For anyone involved in forex trading, the gap between making a good decision and getting a good outcome has always been frustrating. You read the market correctly. You hit the button. And then slippage, a slow connection, or a split-second delay costs you half the move. Execution systems built on AI are specifically designed to close that gap, and they're getting better at it fast.

What an Execution System Actually Does

Most people think of trading as two steps: analyse, then act. But experienced traders know there's a third layer underneath that — the mechanics of how an order reaches the market, at what price, and in what size. Getting that wrong, even with a perfect read on direction, can turn a winning idea into a losing trade.

AI execution systems handle this layer. They route orders through the most efficient path available, adjust for liquidity conditions in real time, and can split larger orders into smaller pieces to avoid moving the market against themselves. It's the kind of infrastructure that used to exist only inside major banks. That's changed significantly over the last few years.

Why Speed Matters More Than Most Traders Realise

The forex market doesn't wait. Prices update constantly, and during news events or periods of high volatility, they can move in milliseconds. A human trader placing an order manually during a Bank of Kenya interest rate announcement, for example, is essentially guessing where the price will be by the time the order fills.

AI systems don't guess. They calculate. They assess available liquidity, current spread, and momentum simultaneously, then execute in a way that's optimised for the conditions at that exact moment. For traders dealing in tighter profit margins, that precision compounds over time into a measurable difference.

The Kenyan context

Access to this technology has historically been uneven.
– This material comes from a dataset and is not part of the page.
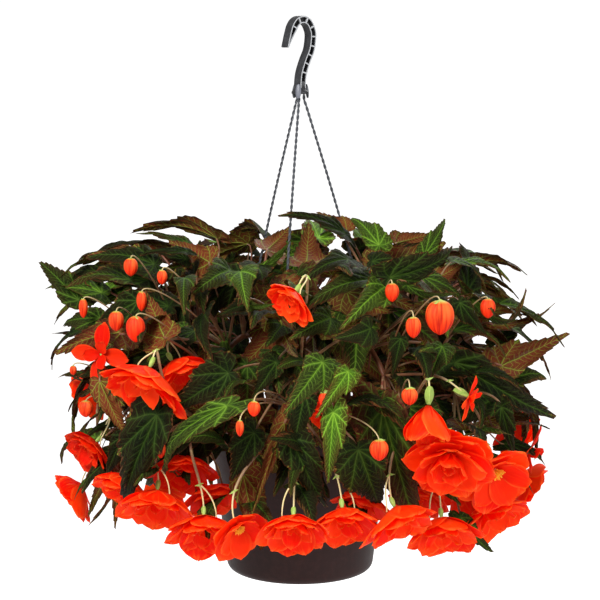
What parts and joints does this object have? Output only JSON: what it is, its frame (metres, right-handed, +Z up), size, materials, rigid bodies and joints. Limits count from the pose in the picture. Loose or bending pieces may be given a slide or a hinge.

Traders in major financial hubs had it first, and for a long time, retail traders everywhere else were working with slower, less sophisticated tools. That disparity still exists to some degree, but it's narrowing. Several platforms operating in the Kenyan market now offer execution technology that draws on AI-driven order routing and smart fill logic as standard.

Kenya's mobile-first trading environment actually suits this shift well. Traders who are already comfortable managing positions from a phone, adapting to patchy connectivity, and working across different time zones are arguably better prepared for fast, automated execution environments than they might realise.

Separating the Useful from the Hype

Not every platform that mentions AI in its marketing has meaningfully invested in execution quality. It's worth asking specific questions. How does the platform handle slippage during volatile periods? What does the average fill time look like? Are there independent reviews from other traders in the region?

The technology is real and the advantages are real. But so is the noise around it. Traders who approach AI execution tools with genuine curiosity and a healthy dose of scepticism will be in the best position to benefit from what's genuinely useful, and avoid paying for what isn't.